September 15 – Bloomberg (Anthony Dipaola and Verity Ratcliffe): “The latest and most destructive attacks on Saudi oil facilities provide stark evidence of the vulnerability of global crude supply in an age of disruptive technologies that can bring a century-old industry to its knees — at least temporarily. From remote-controlled drones to anti-ship mines and computer worms, hostile parties have employed an unpredictable array of asymmetric weaponry to confound one of the best-equipped militaries in the Middle East. Saudi Arabia blames many of the attacks against its oil assets on Houthi rebels in impoverished Yemen, where Saudi forces have been fighting since 2015 in a civil war that’s spilling across their shared border.”

September 17 – Reuters (Tuqa Khalid): “Saudi King Salman said… that Riyadh was capable of dealing with the consequences of attacks on its installations. A statement issued after a meeting of Saudi Arabia’s council of ministers said the cabinet had reviewed the damage caused by the attacks on Aramco installations, and it called on world governments to confront them ‘regardless of their origin’.”

September 17 – Reuters (Stephen Kalin, Sylvia Westall): “Billions of dollars spent by Saudi Arabia on cutting edge Western military hardware mainly designed to deter high altitude attacks has proved no match for low-cost drones and cruise missiles used in a strike that crippled its giant oil industry. Saturday’s assault on Saudi oil facilities that halved production has exposed how ill-prepared the Gulf state is to defend itself despite repeated attacks on vital assets during its four-and-a-half year foray into the war in neighboring Yemen.”

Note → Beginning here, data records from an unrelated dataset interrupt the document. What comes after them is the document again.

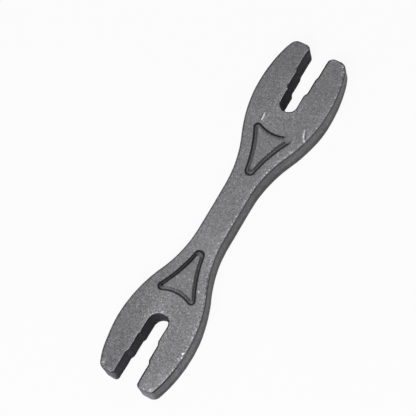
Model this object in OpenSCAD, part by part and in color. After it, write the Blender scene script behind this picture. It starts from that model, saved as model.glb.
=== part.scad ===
// Double-ended spoke wrench: one steel forging, flat on both sides, with a raised triangle
// on each face of each head. It lies on its lower triangles, on the plane z = 0.
// The origin is under the middle of the handle, and +X runs to the head with the small jaw.

/* [Forging] */
// Length over the tips of both heads
overall_len = 94.6; // [90:0.2:110]
// Thickness between the two flat faces
forging_t = 7; // [5:0.5:9]
// Width across a head at its widest line
head_w = 19.7; // [18.5:0.1:21]
// Width of the handle at its middle
handle_w = 7.1; // [5.5:0.1:9]

/* [Outline] */
// Distance from the tips of a head back to its widest line
head_reach = 13; // [11.5:0.1:14]
// Radius of the bulging flanks of a head
flank_r = 35.5; // [32:0.5:38]
// Radius of the hollow that runs from each flank into the handle
waist_r = 31; // [26:0.5:35]
// Radius of the outer corner of each prong
tip_r = 2.1; // [1.5:0.1:3]
// Radius of the inner corner of each prong, at the mouth of the jaw
mouth_r = 1; // [0.6:0.1:2.2]

/* [Small jaw] */
// Width of its outermost step
small_outer_w = 6; // [5.8:0.1:6.4]
// Width of its middle step
small_middle_w = 5.4; // [5.1:0.1:5.6]
// Width of its innermost step, whose end is round
small_inner_w = 4.4; // [4.2:0.1:4.8]
// Length of its outermost step, from the tips to the middle of the bevel
small_outer_len = 6.8; // [6:0.1:7.5]
// Length of its middle step, from bevel to bevel
small_middle_len = 4.9; // [4:0.1:5.5]
// Length of its innermost step, from the bevel to the bottom of the jaw
small_inner_len = 6.1; // [5:0.1:7]

/* [Large jaw] */
// Width of its outermost step
large_outer_w = 6.6; // [6.3:0.1:7]
// Width of its middle step
large_middle_w = 5.7; // [5.5:0.1:6]
// Width of its innermost step, whose end is round
large_inner_w = 5; // [4.8:0.1:5.3]
// Length of its outermost step, from the tips to the middle of the bevel
large_outer_len = 6.8; // [6:0.1:7.5]
// Length of its middle step, from bevel to bevel
large_middle_len = 4.9; // [4:0.1:5.5]
// Length of its innermost step, from the bevel to the bottom of the jaw
large_inner_len = 6.7; // [5:0.1:7.5]

/* [Bevels in the jaws] */
// Length of the bevel that leads from one step down to the next
bevel_len = 0.9; // [0.4:0.1:1.4]

/* [Raised triangles] */
// Height of a triangle above the face it stands on
pad_h = 0.6; // [0.3:0.1:1]
// How far its walls lean inwards over that height
pad_lean = 0.7; // [0.3:0.1:0.8]
// Width over its two corners
pad_w = 10; // [8:0.1:10.5]
// Distance from the middle of the handle to its point
pad_start = 11; // [9:0.5:12]
// Distance from the middle of the handle to the middle of its hollow base
pad_end = 22.9; // [21:0.1:24]
// Radius round its point
pad_point_r = 1.2; // [1:0.1:1.4]
// Radius round its two corners
pad_corner_r = 0.9; // [0.85:0.05:1.1]
// Radius of its hollow base
pad_base_r = 8.7; // [7:0.1:14]
// Radius of its two hollow long sides
pad_side_r = 35; // [25:1:60]

/* [Hidden] */

$fn = 180;
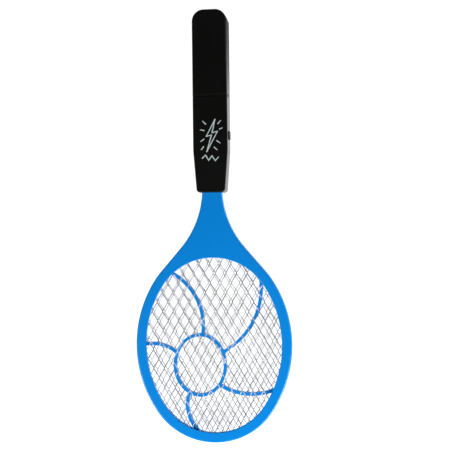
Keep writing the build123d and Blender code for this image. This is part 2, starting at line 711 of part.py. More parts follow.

September 16 – CNBC (Natasha Turak): “Satellite photos released by the U.S. government and DigitalGlobe reveal the surgical precision with which Saudi Aramco’s oil facilities were struck in attacks early Saturday. The strikes, which unidentified U.S. officials have said involved at least 20 drones and several cruise missiles, forced Saudi Arabia to shut down half its oil production capacity, or 5.7 million barrels per day of crude — 5% of the world’s global daily oil production.”